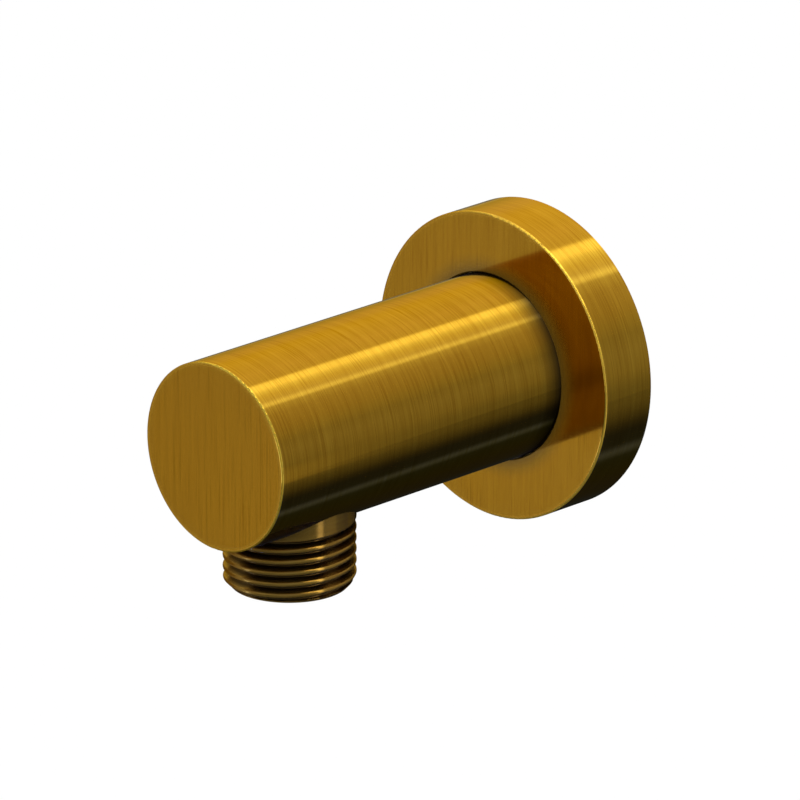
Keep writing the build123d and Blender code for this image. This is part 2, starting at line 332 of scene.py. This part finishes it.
finishes = {
    "brushed_gold_arm": brushGold("brushedGoldArm", armGold, "Y", edgeRadius=14.6, edgeFront=-70.5),
    "brushed_gold_flange": brushGold("brushedGoldFlange", flangeGold, "Y", edgeRadius=24.6, edgeFront=-10.15),
    "turned_gold_nipple": brushGold("turnedGoldNipple", nippleGold, "Z"),
    "black_rubber": mouldSurface("blackRubber", blackRubber),
    "pale_acetal": mouldSurface("paleAcetal", paleAcetal),
    "blue_acetal": mouldSurface("blueAcetal", blueAcetal),
    "stainless_wire": drawnWire("springWire", springWire),
}

for subpart in frame["record"]["subparts"]:
    node = cadNodes[subpart["node"]]
    node.data.materials.clear()
    node.data.materials.append(finishes[subpart["material_slot"]])
cadNodes["wall_flange"].visible_glossy = False    # the arm's wall doesn't show it
print("finishes made:", len(finishes))


# pipe threads, cut as a height field round each turned piece

pipeThread = {
    "pitch": 1.814,
    "crestRadius": 10.375,
    "crestRound": 0.40,          # worn fuller than a new thread's crest
    "rootRound": 0.09,
    "flankTurn": 62.5,           # degrees from the crest's middle to the flank
    "columns": 360,
    "rowsPerTurn": 24,
    "cornerInset": 0.25,         # share of a face from its corner to where the corner's normal is taken
    "normalStep": 0.004,         # mm over which the slope is measured there
}


def depthBelowCrest(fromCrest, thread):
    pitch, crest, root = thread["pitch"], thread["crestRound"], thread["rootRound"]
    turn = math.radians(thread["flankTurn"])
    crestEdge, rootEdge = crest * math.sin(turn), root * math.sin(turn)
    crestDrop, rootDrop = crest * (1 - math.cos(turn)), root * (1 - math.cos(turn))
    flankFoot = crestDrop + (pitch / 2 - crestEdge - rootEdge) * math.tan(turn)
    fromRoot = pitch / 2 - fromCrest
    if fromCrest < crestEdge:
        return crest - math.sqrt(crest ** 2 - fromCrest ** 2)
    if fromRoot < rootEdge:
        return flankFoot + rootDrop - root + math.sqrt(root ** 2 - fromRoot ** 2)
    return crestDrop + (fromCrest - crestEdge) * math.tan(turn)


def envelopeRadius(height, points):
    for (low, lowRadius), (high, highRadius) in zip(points, points[1:]):
        if height <= high:
            share = (height - low) / (high - low)
            return lowRadius + (highRadius - lowRadius) * min(max(share, 0.0), 1.0)
    return points[-1][1]


crestRadius = pipeThread["crestRadius"]
inletThread = {
    "origin": (0.0, 0.0, 0.0),
    "axis": (0.0, 1.0, 0.0),
    "side": (0.0, 0.0, 1.0),
    "crestAtZero": 1.96,
    "envelope": [(1.2, 9.2), (2.375, crestRadius), (10.75, crestRadius), (12.0, 9.2)],    # height, radius
    "cutFrom": 1.2,
    "cutTo": 12.0,
    "shankTop": None,
}

outletLow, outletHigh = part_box("outlet_nipple")
outletY = (outletLow.y + outletHigh.y) / 2 / mm
cameraSide = math.radians(-45)
outletThread = {
    "origin": (0.0, outletY, 0.0),
    "axis": (0.0, 0.0, 1.0),
    "side": (math.cos(cameraSide), math.sin(cameraSide), 0.0),
    "crestAtZero": -13.86,          # middle of the crest that runs into the shank, on the camera's side
    "envelope": [(-24.5, 9.2), (-23.25, crestRadius), (-10.0, crestRadius)],
    "cutFrom": -24.5,
    "cutTo": -12.6,
    "shankTop": -10.0,
    "runOutFrom": 0.30,             # turns from the camera's side where the last groove starts to fade
}


def threadRadius(height, turn, cut, thread=pipeThread):
    pitch = thread["pitch"]
    below = (cut["crestAtZero"] + pitch * turn - height) / pitch
    envelope = envelopeRadius(height, cut["envelope"])
    if cut["shankTop"] is not None and below <= 0:
        return envelope
    depth = depthBelowCrest(abs(below - round(below)) * pitch, thread)
    if cut["shankTop"] is not None and below < 1:
        fade = (0.5 - turn) / (0.5 - cut["runOutFrom"])
        depth *= min(max(fade, 0.0), 1.0)
    return min(envelope, thread["crestRadius"] - depth)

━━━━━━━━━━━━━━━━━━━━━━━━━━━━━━

Request:
Go back to the listing above and please repeat it exactly.

Result of the task:
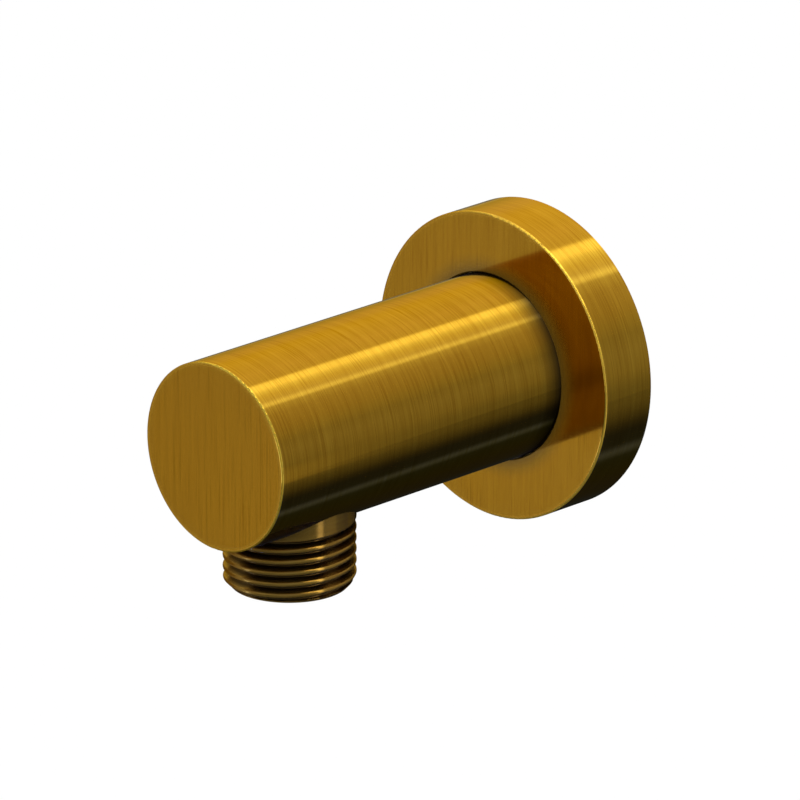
Keep writing the build123d and Blender code for this image. This is part 2, starting at line 332 of scene.py. This part finishes it.
finishes = {
    "brushed_gold_arm": brushGold("brushedGoldArm", armGold, "Y", edgeRadius=14.6, edgeFront=-70.5),
    "brushed_gold_flange": brushGold("brushedGoldFlange", flangeGold, "Y", edgeRadius=24.6, edgeFront=-10.15),
    "turned_gold_nipple": brushGold("turnedGoldNipple", nippleGold, "Z"),
    "black_rubber": mouldSurface("blackRubber", blackRubber),
    "pale_acetal": mouldSurface("paleAcetal", paleAcetal),
    "blue_acetal": mouldSurface("blueAcetal", blueAcetal),
    "stainless_wire": drawnWire("springWire", springWire),
}

for subpart in frame["record"]["subparts"]:
    node = cadNodes[subpart["node"]]
    node.data.materials.clear()
    node.data.materials.append(finishes[subpart["material_slot"]])
cadNodes["wall_flange"].visible_glossy = False    # the arm's wall doesn't show it
print("finishes made:", len(finishes))


# pipe threads, cut as a height field round each turned piece

pipeThread = {
    "pitch": 1.814,
    "crestRadius": 10.375,
    "crestRound": 0.40,          # worn fuller than a new thread's crest
    "rootRound": 0.09,
    "flankTurn": 62.5,           # degrees from the crest's middle to the flank
    "columns": 360,
    "rowsPerTurn": 24,
    "cornerInset": 0.25,         # share of a face from its corner to where the corner's normal is taken
    "normalStep": 0.004,         # mm over which the slope is measured there
}


def depthBelowCrest(fromCrest, thread):
    pitch, crest, root = thread["pitch"], thread["crestRound"], thread["rootRound"]
    turn = math.radians(thread["flankTurn"])
    crestEdge, rootEdge = crest * math.sin(turn), root * math.sin(turn)
    crestDrop, rootDrop = crest * (1 - math.cos(turn)), root * (1 - math.cos(turn))
    flankFoot = crestDrop + (pitch / 2 - crestEdge - rootEdge) * math.tan(turn)
    fromRoot = pitch / 2 - fromCrest
    if fromCrest < crestEdge:
        return crest - math.sqrt(crest ** 2 - fromCrest ** 2)
    if fromRoot < rootEdge:
        return flankFoot + rootDrop - root + math.sqrt(root ** 2 - fromRoot ** 2)
    return crestDrop + (fromCrest - crestEdge) * math.tan(turn)


def envelopeRadius(height, points):
    for (low, lowRadius), (high, highRadius) in zip(points, points[1:]):
        if height <= high:
            share = (height - low) / (high - low)
            return lowRadius + (highRadius - lowRadius) * min(max(share, 0.0), 1.0)
    return points[-1][1]


crestRadius = pipeThread["crestRadius"]
inletThread = {
    "origin": (0.0, 0.0, 0.0),
    "axis": (0.0, 1.0, 0.0),
    "side": (0.0, 0.0, 1.0),
    "crestAtZero": 1.96,
    "envelope": [(1.2, 9.2), (2.375, crestRadius), (10.75, crestRadius), (12.0, 9.2)],    # height, radius
    "cutFrom": 1.2,
    "cutTo": 12.0,
    "shankTop": None,
}

outletLow, outletHigh = part_box("outlet_nipple")
outletY = (outletLow.y + outletHigh.y) / 2 / mm
cameraSide = math.radians(-45)
outletThread = {
    "origin": (0.0, outletY, 0.0),
    "axis": (0.0, 0.0, 1.0),
    "side": (math.cos(cameraSide), math.sin(cameraSide), 0.0),
    "crestAtZero": -13.86,          # middle of the crest that runs into the shank, on the camera's side
    "envelope": [(-24.5, 9.2), (-23.25, crestRadius), (-10.0, crestRadius)],
    "cutFrom": -24.5,
    "cutTo": -12.6,
    "shankTop": -10.0,
    "runOutFrom": 0.30,             # turns from the camera's side where the last groove starts to fade
}


def threadRadius(height, turn, cut, thread=pipeThread):
    pitch = thread["pitch"]
    below = (cut["crestAtZero"] + pitch * turn - height) / pitch
    envelope = envelopeRadius(height, cut["envelope"])
    if cut["shankTop"] is not None and below <= 0:
        return envelope
    depth = depthBelowCrest(abs(below - round(below)) * pitch, thread)
    if cut["shankTop"] is not None and below < 1:
        fade = (0.5 - turn) / (0.5 - cut["runOutFrom"])
        depth *= min(max(fade, 0.0), 1.0)
    return min(envelope, thread["crestRadius"] - depth)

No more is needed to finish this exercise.